There's a constant tension at Google between fast-moving, nimble, disruptive projects and the more plodding established business.
Word of Google X had bubbled up in recent months, via MG Siegler, formerly of TechCrunch, and Nicholas Carlson at Business Insider. But New York Times' Clair Cain Miller and Nick Bilton have just delivered a lot more detail with a collection of tidbits about Google X.
According to the Times report, Google X research takes place at an undisclosed location and tackles assorted subjects a little or a lot beyond today's technology. Among its projects: Google's self-driving cars, space elevators to haul cargo into orbit, and that hoary old chestnut of Internet-enabled fancies: the Net-connected refrigerator.
Those who dreamed up the 100 projects under way at Google X include company co-founders Sergey Brin and Larry Page, Executive Chairman and former Chief Executive Eric Schmidt, and other executives. Brin is actively involved in the project, the reports said.
Among those the Times said are working on projects are artificial intelligence and robotics expert Sebastian Thrun; machine learning expert Andrew Ng; and Johnny Chung Lee, who helped develop Microsoft's Kinect game controller after working on extensive hacks built on Ninendo's Wii controller. Ng and Thrun also are Stanford researchers, and Lee apparently is working on Google's research with the "Internet of things," a years-old idea concerning the connection of many more devices than just computers to the Net.

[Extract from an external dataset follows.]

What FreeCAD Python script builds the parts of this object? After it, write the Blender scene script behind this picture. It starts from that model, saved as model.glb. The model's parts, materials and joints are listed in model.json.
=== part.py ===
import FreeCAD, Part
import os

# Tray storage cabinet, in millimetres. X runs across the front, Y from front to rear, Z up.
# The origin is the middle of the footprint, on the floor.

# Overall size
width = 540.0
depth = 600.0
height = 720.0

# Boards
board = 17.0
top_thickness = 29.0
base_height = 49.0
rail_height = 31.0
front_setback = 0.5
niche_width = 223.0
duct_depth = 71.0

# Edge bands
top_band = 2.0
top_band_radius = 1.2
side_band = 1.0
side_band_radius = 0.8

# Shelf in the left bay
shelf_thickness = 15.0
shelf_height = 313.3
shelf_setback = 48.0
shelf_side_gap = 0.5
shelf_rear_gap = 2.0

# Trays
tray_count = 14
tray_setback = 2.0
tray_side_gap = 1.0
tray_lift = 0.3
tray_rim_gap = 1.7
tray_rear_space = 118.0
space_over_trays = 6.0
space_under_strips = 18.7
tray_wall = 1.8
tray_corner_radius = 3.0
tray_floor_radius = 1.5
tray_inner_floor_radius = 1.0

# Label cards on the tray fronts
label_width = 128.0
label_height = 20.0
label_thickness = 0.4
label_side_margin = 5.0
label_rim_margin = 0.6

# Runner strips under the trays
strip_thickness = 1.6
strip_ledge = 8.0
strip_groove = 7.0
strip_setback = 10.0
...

Early-stage research is something of a rarity in the corporate world, but Google has long cherished the ideal of tackling problems thought to be impossible to solve. One interesting facet of the Google X projects revealed thus far is that they involve hardware, not just software.

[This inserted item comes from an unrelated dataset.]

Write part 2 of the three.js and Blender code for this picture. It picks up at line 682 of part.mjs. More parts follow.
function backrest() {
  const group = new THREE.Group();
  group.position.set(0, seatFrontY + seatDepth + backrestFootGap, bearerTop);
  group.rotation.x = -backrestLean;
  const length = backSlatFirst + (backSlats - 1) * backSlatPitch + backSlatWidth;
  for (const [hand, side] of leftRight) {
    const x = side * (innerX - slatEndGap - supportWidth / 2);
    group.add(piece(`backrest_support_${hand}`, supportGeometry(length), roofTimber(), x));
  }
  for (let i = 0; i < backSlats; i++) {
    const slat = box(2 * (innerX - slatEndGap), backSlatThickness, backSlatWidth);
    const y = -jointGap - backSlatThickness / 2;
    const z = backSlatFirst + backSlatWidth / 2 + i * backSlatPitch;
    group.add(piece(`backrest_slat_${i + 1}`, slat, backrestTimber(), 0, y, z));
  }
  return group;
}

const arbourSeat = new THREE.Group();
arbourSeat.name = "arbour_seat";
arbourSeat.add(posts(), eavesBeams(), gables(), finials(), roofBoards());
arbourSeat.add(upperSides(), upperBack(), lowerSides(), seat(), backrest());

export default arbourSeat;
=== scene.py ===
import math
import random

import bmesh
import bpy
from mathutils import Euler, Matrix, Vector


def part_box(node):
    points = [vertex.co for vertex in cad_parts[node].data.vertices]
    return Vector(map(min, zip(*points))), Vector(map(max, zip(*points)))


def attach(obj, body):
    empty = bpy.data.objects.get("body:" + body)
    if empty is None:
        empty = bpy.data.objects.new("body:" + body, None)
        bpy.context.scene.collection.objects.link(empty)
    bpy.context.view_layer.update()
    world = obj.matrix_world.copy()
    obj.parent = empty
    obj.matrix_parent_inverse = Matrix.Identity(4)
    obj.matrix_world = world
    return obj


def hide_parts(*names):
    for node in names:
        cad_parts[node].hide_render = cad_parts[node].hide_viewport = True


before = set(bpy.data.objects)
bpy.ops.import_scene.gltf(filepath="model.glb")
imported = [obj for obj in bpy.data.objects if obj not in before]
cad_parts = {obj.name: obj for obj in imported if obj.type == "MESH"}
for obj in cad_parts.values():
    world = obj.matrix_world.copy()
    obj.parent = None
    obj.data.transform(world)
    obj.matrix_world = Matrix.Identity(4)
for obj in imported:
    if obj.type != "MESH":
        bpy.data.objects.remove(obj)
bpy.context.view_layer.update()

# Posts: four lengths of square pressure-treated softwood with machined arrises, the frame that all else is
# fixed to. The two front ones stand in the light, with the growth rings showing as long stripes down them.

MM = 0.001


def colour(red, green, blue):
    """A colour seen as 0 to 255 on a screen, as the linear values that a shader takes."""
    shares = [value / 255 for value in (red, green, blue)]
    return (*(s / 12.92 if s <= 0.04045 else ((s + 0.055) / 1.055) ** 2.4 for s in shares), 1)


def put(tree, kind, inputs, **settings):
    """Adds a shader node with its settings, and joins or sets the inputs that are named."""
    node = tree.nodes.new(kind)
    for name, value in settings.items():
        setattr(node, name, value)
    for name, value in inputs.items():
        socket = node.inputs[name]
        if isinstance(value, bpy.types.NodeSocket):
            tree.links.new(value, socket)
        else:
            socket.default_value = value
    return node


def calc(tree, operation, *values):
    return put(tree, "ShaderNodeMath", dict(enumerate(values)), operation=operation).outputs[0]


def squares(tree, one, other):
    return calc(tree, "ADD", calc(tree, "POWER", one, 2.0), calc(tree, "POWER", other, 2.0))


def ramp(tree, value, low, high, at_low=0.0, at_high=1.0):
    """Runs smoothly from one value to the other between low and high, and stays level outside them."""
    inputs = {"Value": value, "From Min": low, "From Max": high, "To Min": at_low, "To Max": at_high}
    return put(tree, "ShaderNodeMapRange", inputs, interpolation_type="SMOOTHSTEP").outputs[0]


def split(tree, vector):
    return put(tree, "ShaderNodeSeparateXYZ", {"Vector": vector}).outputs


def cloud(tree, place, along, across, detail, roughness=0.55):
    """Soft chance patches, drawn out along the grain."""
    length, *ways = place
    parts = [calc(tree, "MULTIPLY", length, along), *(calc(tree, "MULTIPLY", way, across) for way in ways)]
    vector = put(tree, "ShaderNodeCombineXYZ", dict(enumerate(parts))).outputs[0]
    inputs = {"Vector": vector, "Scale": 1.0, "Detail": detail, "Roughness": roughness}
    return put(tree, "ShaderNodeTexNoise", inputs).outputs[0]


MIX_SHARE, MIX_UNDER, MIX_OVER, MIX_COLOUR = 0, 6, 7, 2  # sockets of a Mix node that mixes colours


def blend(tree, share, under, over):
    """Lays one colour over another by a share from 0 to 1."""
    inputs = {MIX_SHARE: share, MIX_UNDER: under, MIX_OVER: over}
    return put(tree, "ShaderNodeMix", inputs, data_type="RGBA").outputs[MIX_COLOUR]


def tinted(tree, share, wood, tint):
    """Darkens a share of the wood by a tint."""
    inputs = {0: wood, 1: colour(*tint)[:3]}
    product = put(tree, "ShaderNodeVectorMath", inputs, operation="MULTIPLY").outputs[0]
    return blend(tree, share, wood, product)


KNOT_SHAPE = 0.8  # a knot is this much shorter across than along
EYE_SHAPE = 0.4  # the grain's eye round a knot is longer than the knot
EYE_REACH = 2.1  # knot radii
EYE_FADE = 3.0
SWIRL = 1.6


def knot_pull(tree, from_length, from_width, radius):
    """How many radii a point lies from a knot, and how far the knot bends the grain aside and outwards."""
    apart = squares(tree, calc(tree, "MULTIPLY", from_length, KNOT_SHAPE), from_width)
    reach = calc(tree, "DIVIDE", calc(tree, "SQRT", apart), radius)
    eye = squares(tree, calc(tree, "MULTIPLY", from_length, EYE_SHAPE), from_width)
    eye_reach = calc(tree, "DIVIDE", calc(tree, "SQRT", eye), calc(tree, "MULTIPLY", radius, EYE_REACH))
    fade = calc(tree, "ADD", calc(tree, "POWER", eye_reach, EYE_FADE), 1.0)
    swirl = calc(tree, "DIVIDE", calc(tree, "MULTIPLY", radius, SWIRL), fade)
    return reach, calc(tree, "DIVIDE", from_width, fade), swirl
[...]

Google is regularly derided for being unable to expand its revenue sources much beyond its original commercial success: online search. But I give the company credit for a lot of serious work in big projects that are a real departure from the status quo.
Google Maps, for example, never ceases to astound me. This weekend, I plotted a visit to a small bed and breakfast in Normandy using Street View. Google's all-seeing cars for mapping haven't made it everywhere yet, but they've penetrated rural France. And Google's free, global maps are growing in sophistication with 3D buildings and crowdsourced data-gathering in many areas. It may not be a cash cow like search ads, but it's a monumental challenge to gather and distribute the data, and Google does it better than anyone else.
Android, too, remains impressive. Even if Apple paved the way for it with iOS, Google has done a tremendous amount of real programming work to make Android real. It's got plenty of warts, but in my book it's a success overall, both as a product and in Google's ambition to unlock the power of the mobile Internet.
Other efforts are closer to home for the company. Chrome has secured a beachhead in a market where nobody thought we needed another browser. Google Apps puts a cloud-computing twist on the old ideas of e-mail and word processing, with the demerits of its sometimes-primitive interface offset by steady improvements and the fact that millions use it. The Chrome OS is a toy for now, but its future looks a bit brighter every time a new Web standard shows up, a new online service arrives, or a browser speed boost gets Web programmers to move a native app to the Web.
And let's not forget YouTube. It hasn't pushed aside the dominant makers and distributors of premium content but nevertheless has proved online video to be in the same league as e-mail. Note also that YouTube generates a lot of ad revenue nowadays.
Plenty of Google attempts to disrupt industries have been duds thus far, of course. Google Books, Google TV, and Google Music are weak. Google Buzz flopped, despite being anchored to the very successful Gmail. And Google+, which I wouldn't call a dud, nevertheless remains at this stage an evolutionary change following Facebook's lead rather than a revolutionary project in which Google is rewriting the rules. Google Translate shows a lot of promise but delivers embarrassingly bad and sometimes downright wrong answers at times.
Google X projects, though, seem a lot more ambitious. They're apparently much further afield than just whipping up a new programming language or laying fiber-optic cable in Kansas City, though. That means a couple things.
First, the failure rate can be expected to be even higher than with Google's ordinary projects. (I'm one of those people who respects Google for trying things like Google Wave, even if it's embarrassing when they flop, because taking risks is hard for a big company.)
Second, commercialization or even public prototypes will be even more distant. If you think the world isn't ready for Google Health, think about what's required to build a 90,000-mile tether that reaches beyond geostationary orbit.